You can’t go out looking like that. Why not? Well, someone might get the wrong idea. Your dress is too short. Your breasts are heaved out on display. That’s far too tight. Someone might think you’re a slut.

Slut. It’s such a short word, but it’s loaded with centuries of baseless shame, guilt and contravention against pure, virtuous, womanhood. I personally don’t hate the word, but I do hate the way that women use it against each other. We should be taking it back, using it as a term of endearment and introducing new friends to our parents with, “Mom, Dad, this is my slut Eadaoin”.  Not an eyelid should be batted.

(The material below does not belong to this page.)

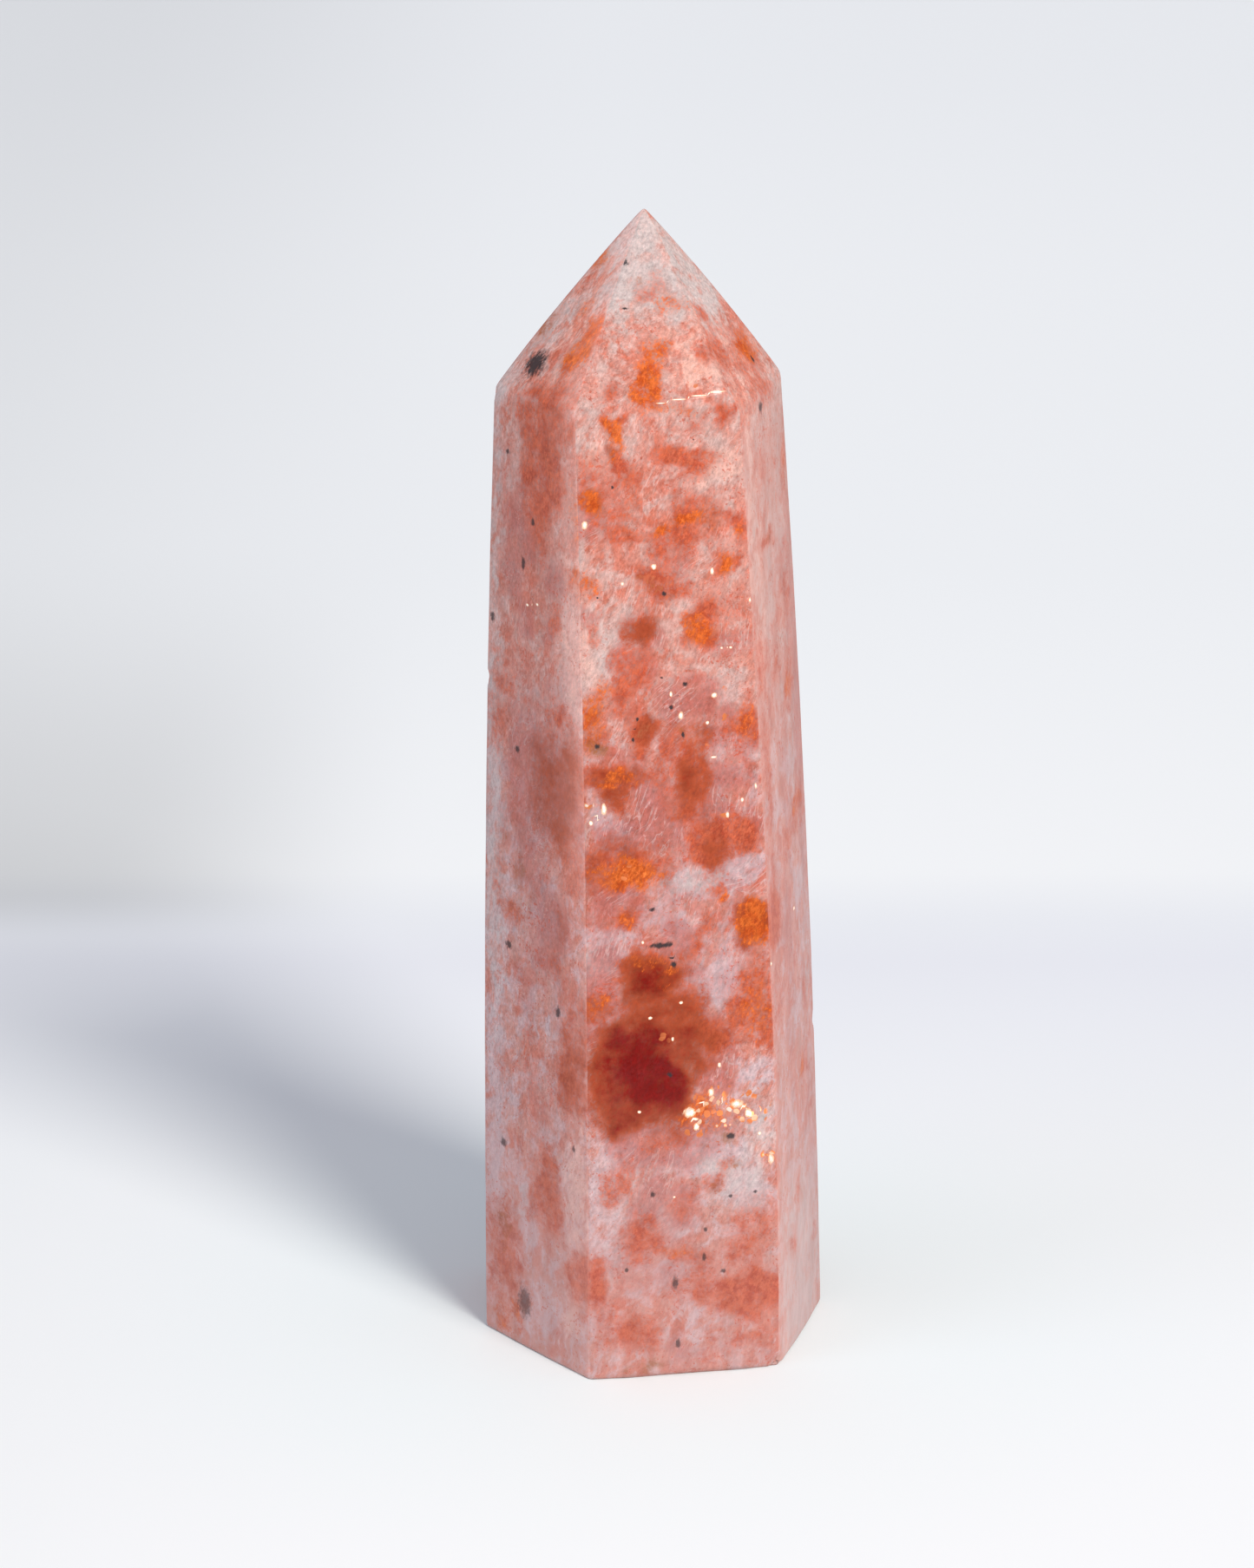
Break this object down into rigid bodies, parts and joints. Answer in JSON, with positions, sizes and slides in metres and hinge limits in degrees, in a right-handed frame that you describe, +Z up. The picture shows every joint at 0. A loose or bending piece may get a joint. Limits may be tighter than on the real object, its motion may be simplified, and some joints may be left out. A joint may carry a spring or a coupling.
{
  "type": "sunstone tower",
  "caption": "Polished sunstone cut as a tapering hexagonal tower with a faceted point, standing on its flat foot.",
  "frame": {"origin": "middle of the foot, on the surface the stone stands on", "axes": "+Z up from the foot to the tip, -Y out of the widest long face, +X to the right as that face is looked at"},
  "size_m": [0.0274, 0.0238, 0.09],
  "materials": {
    "sunstone": "polished, milky pink with orange-red flakes"
  },
  "bodies": {
    "root": {"sunstone_tower": "sunstone"}
  },
  "joints": []
}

A few weeks ago, a man mistook me for a prostitute. I ended up writing a column about it. The Cliff's notes version is this: I was outside my local post office on a Wednesday afternoon, wearing my black jeans with the dried in salsa stains, when a man with the beefiest forearms I have ever seen pulled up in a white van and suggested that we go to a B&B for a bit of hardcore action. I declined, just in case you were curious.

I’m still perplexed as to why he thought I was a hooker. Was it the grotty trainers? The scraped back bun? The Specsavers granddad-style frames? One of my co-workers theorised that I must have looked like a I really needed the money (thanks a bunch for that vote of confidence, by the way).  And here I was worrying if the stain on my trousers made me look a bit slatternly, which is the poor cousin to the slut.

For all my potential punter knew, I could have been a slut. I really could. Maybe he’s ahead of the White Van Man curve. Maybe this man knew what, in our hearts, everyone should really know - what you wear no longer has anything to do with your sex life.

Last week, while out at a themed club night in Cork city with a friend, I spotted a group of girls dressed in tiny tops, hot pants and all the trademarks of a Zoo Magazine Roadshow. One girl was wearing a micro-mini, strapless black dress, stockings and suspenders, a detachable shirt collar and a pair of Playboy bunny ears. She had matching tattoos on the backs of her thighs. All I could think about that outfit was, “Well, THAT’S not the best costume for a 1960s night.  Good effort though”.

She was having good, clean fun with her friends. She wasn’t behaving 'like a slut' - no soliciting men for money, no fervent hope expressed that a sex tape would soon be leaked. None of the group behaved like that.

She didn’t look like a nun - but why should we care? It’s none of our business. It’s hers and hers alone. Clothes will always be signifiers of self-expression. However, the word ‘slut’ will not always be a bad thing - so maybe we should stop using a person’s wardrobe choices to evaluate who is and isn’t one, ok?